DATA SEGMENT.
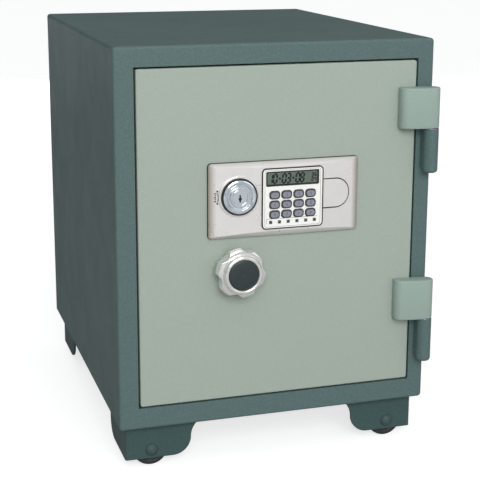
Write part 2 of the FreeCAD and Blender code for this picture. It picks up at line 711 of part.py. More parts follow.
def knob_skirt():
    """A chrome knob with six lobes behind a plain rim, hollowed for the cap."""
    outline = [(0, -4.4), (19.0, -4.4), (22.4, -6.0), (26.2, -10.4), (27.6, -14.4), (27.3, -18.0),
               (25.4, -21.2), (21.0, -22.2), (20.8, -23.0), (21.2, -23.8), (21.0, -26.6), (19.8, -28.2),
               (18.0, -28.6), (16.3, -27.4), (16.2, -25.6), (0, -25.6)]
    body = spun_y(LOCK_X, KNOB_Z, outline)
    scoops = []
    for n in range(6):
        turn = math.radians(75 + 60 * n)
        x, z = LOCK_X + 32.5 * math.cos(turn), KNOB_Z + 32.5 * math.sin(turn)
        scoops.append(rod_y(x, z, 9.6, -22.6, 0))
    return cut_from(body, scoops + [rod_y(LOCK_X, KNOB_Z, SPINDLE_R, -20, 0)])


def knob_cap():
    outline = [(0, -25.6), (16.2, -25.6), (16.0, -27.6), (14.6, -28.4), (9, -28.9), (0, KNOB_FACE)]
    return spun_y(LOCK_X, KNOB_Z, outline)


def crank_spot():
    turn = math.radians(45)
    return LOCK_X + CRANK_R * math.cos(turn), KNOB_Z + CRANK_R * math.sin(turn)


def spindle():
    """The spindle ends in a disc whose pin throws the bolt bar."""
    disc_y = BOLT_Y - 8
    shaft = rod_y(LOCK_X, KNOB_Z, SPINDLE_R, -20, disc_y)
    disc = rod_y(LOCK_X, KNOB_Z, 20, disc_y, disc_y + 4)
    pin_x, pin_z = crank_spot()
    pin = rod_y(pin_x, pin_z, CRANK_PIN_R, disc_y + 4, BOLT_Y + 4)
    return join([shaft, disc, pin])


def spindle_bush():
    tube = rod_y(LOCK_X, KNOB_Z, BUSH_R, MECH_Y - 6, MECH_Y + MECH_T + 3)
    flange = rod_y(LOCK_X, KNOB_Z, 12.0, MECH_Y + MECH_T, MECH_Y + MECH_T + 2)
    return join([tube, flange]).cut(rod_y(LOCK_X, KNOB_Z, SPINDLE_R + RUN_GAP, 0, 80))


def long_slot(x0, x1, z, radius):
    """A level slot with round ends, cut through the bolt bar."""
    y0, y1 = BOLT_Y - 6, BOLT_Y + 6
    return join([box(x0, x1, y0, y1, z - radius, z + radius), rod_y(x0, z, radius, y0, y1),
                 rod_y(x1, z, radius, y0, y1)])


def bolt_bar():
    y0, y1 = BOLT_Y - BAR_T / 2, BOLT_Y + BAR_T / 2
    low, high = BOLT_ZS[0] - 14, BOLT_ZS[-1] + 14
    flange = box(BAR_FLANGE_X, BAR_FLANGE_X + 3, BOLT_Y - 9, BOLT_Y + 9, low, high)
    web = box(BAR_FLANGE_X + 3, -80, y0, y1, low, high)
    lugs = [box(-80, -56, y0, y1, z - 10, z + 10) for z in STUD_ZS]
    arm = box(-80, ARM_RIGHT, y0, y1, ARM_BOTTOM, ARM_TOP)
    pin_x, pin_z = crank_spot()
    half = CRANK_PIN_R + 0.65
    crank_slot = box(pin_x - half, pin_x + half, 60, 72, pin_z - half, KNOB_Z + CRANK_R + half)
    notch = box(SOLENOID_X - 6, SOLENOID_X + BOLT_THROW + 6, 60, 72, ARM_TOP - 9, ARM_TOP + 1)
    slots = [long_slot(STUD_X, STUD_X + BOLT_THROW, z, STUD_R + 0.2) for z in STUD_ZS]
    return cut_from(join([flange, web, arm] + lugs), [crank_slot, notch] + slots)


def locking_bolts():
    bolts = []
    for z in BOLT_ZS:
        bolt = rod_x(BOLT_Y, z, BOLT_R, BOLT_TIP, BAR_FLANGE_X)
        nose = [e for e in bolt.Edges if e.BoundBox.XMax < BOLT_TIP + 0.1]
        bolts.append(bolt.makeChamfer(1.5, nose))
    return bolts


def solenoid():
    body = box(SOLENOID_X - 12, SOLENOID_X + 12, MECH_Y + MECH_T, BOLT_Y + 11, SOLENOID_BOTTOM, SOLENOID_TOP)
    return body.cut(rod_z(SOLENOID_X, BOLT_Y, PLUNGER_R + RUN_GAP, SOLENOID_BOTTOM - 9, SOLENOID_TOP - 8))


def solenoid_plunger():
    rod = rod_z(SOLENOID_X, BOLT_Y, PLUNGER_R, PLUNGER_BOTTOM, PLUNGER_TOP)
    return join([rod, rod_z(SOLENOID_X, BOLT_Y, 5.0, PLUNGER_BOTTOM + 2, PLUNGER_BOTTOM + 4)])


def place(node, shapes):
    solids = shapes if isinstance(shapes, list) else [shapes]
    whole = Part.makeCompound(solids) if len(solids) > 1 else solids[0]
    whole = whole.copy()
    whole.translate(ROW_SHIFT)
    if not whole.isValid():
        print("INVALID", node)
    count = len(whole.Solids)
    print(node, count, round(whole.Volume, 1))
    whole.exportStep("parts/" + node + ".step")


def main():
    os.makedirs("parts", exist_ok=True)
    builders = [
        outer_shell, back_panel, body_insulation, door_frame, heat_seal, inner_liner, bolt_keepers, shelf,
        hinge_barrels, hinge_pins, foot_bolts, door_skin, plug_shell, door_insulation, mechanism_plate,
        door_inner_cover, cover_screws, hinge_straps, lock_panel, keypad_frame, contact_mat, circuit_board,
        display_window, display_panel, indicator_lights, battery_holder, batteries, battery_cover,
        lock_bezel, lock_cylinder, lock_plug, lock_cam, knob_skirt, knob_cap, spindle, spindle_bush,
        bolt_bar, locking_bolts, solenoid, solenoid_plunger,
    ]
    for build in builders:
        place(build.__name__, build())
    place("shelf_pegs", peg_rods())
    place("feet", [mirrored(foot(), *corner) for corner in corners()])
    place("axle_bolts", [mirrored(axle_bolt(), *corner) for corner in corners()])
    place("axle_nuts", [mirrored(axle_nut(), *corner) for corner in corners()])
    for corner in corners():
        place("wheel_" + corner_name(*corner), mirrored(wheel(), *corner))
    for row, z in enumerate(KEY_ZS):
        for column, x in enumerate(KEY_XS):
            place("key_row%d_col%d" % (row + 1, column + 1), key_cap(x, z))


main()
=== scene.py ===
import math

import bmesh
import bpy
from mathutils import Matrix, Vector
from mathutils.bvhtree import BVHTree


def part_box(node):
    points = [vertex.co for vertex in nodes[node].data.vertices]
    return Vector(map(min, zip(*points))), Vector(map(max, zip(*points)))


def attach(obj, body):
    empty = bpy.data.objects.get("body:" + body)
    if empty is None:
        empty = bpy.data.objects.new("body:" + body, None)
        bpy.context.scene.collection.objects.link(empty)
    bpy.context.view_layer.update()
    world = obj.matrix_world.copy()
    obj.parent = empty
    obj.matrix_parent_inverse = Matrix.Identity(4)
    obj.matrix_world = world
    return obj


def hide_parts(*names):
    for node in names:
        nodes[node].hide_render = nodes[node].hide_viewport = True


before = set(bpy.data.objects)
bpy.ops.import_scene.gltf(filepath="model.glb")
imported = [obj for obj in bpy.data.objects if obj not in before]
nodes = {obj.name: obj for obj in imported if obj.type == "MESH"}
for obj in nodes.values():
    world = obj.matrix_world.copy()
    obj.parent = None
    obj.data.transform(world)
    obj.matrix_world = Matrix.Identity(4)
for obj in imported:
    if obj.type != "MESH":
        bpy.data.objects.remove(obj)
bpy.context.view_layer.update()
scene = bpy.context.scene
MM = 0.001

# Brightness of the room: the world's even part, its extra in front and overhead, and the floor's lift.
BASE_GLOW = 0.105
FRONT_GLOW = 0.46
TOP_GLOW = 0.42
FLOOR_LIFT = 0.72
FLOOR_RADIUS = 14

# The camera: turn, drop and roll in degrees, where it stands, its lens and film in mm, and its upward shift.
VIEW_ANGLES = (-17.164, 13.078, 0.171)
VIEW_FROM = (-0.4128, -1.4000, 0.5860)
VIEW_LENS, FILM_WIDTH, VIEW_SHIFT = 92.27, 36, -0.0833


# ---- stage ----
def aim_camera():
    """The camera stands in front of the safe, to its left and a little above it."""
    turn, drop, roll = (math.radians(angle) for angle in VIEW_ANGLES)
    back = Vector((math.sin(turn) * math.cos(drop), -math.cos(turn) * math.cos(drop), math.sin(drop)))
    right = Vector((math.cos(turn), math.sin(turn), 0))
    up = back.cross(right)
    across = right * math.cos(roll) + up * math.sin(roll)
    over = up * math.cos(roll) - right * math.sin(roll)
    place = Matrix((across, over, back)).transposed().to_4x4()
    place.translation = VIEW_FROM
    lens = bpy.data.cameras.new("camera")
    lens.sensor_width = FILM_WIDTH
    lens.lens = VIEW_LENS
    lens.shift_y = VIEW_SHIFT
    lens.dof.use_dof = False
    camera = bpy.data.objects.new("camera", lens)
    camera.matrix_world = place
    scene.collection.objects.link(camera)
    scene.camera = camera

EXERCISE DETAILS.
Output exactly the lines of the material above from the one containing "for build in" up to and including the one containing "obj.matrix_parent_inverse = Matrix.Identity(4)".

THE COMPLETED TASK.
    for build in builders:
        place(build.__name__, build())
    place("shelf_pegs", peg_rods())
    place("feet", [mirrored(foot(), *corner) for corner in corners()])
    place("axle_bolts", [mirrored(axle_bolt(), *corner) for corner in corners()])
    place("axle_nuts", [mirrored(axle_nut(), *corner) for corner in corners()])
    for corner in corners():
        place("wheel_" + corner_name(*corner), mirrored(wheel(), *corner))
    for row, z in enumerate(KEY_ZS):
        for column, x in enumerate(KEY_XS):
            place("key_row%d_col%d" % (row + 1, column + 1), key_cap(x, z))


main()
=== scene.py ===
import math

import bmesh
import bpy
from mathutils import Matrix, Vector
from mathutils.bvhtree import BVHTree


def part_box(node):
    points = [vertex.co for vertex in nodes[node].data.vertices]
    return Vector(map(min, zip(*points))), Vector(map(max, zip(*points)))


def attach(obj, body):
    empty = bpy.data.objects.get("body:" + body)
    if empty is None:
        empty = bpy.data.objects.new("body:" + body, None)
        bpy.context.scene.collection.objects.link(empty)
    bpy.context.view_layer.update()
    world = obj.matrix_world.copy()
    obj.parent = empty
    obj.matrix_parent_inverse = Matrix.Identity(4)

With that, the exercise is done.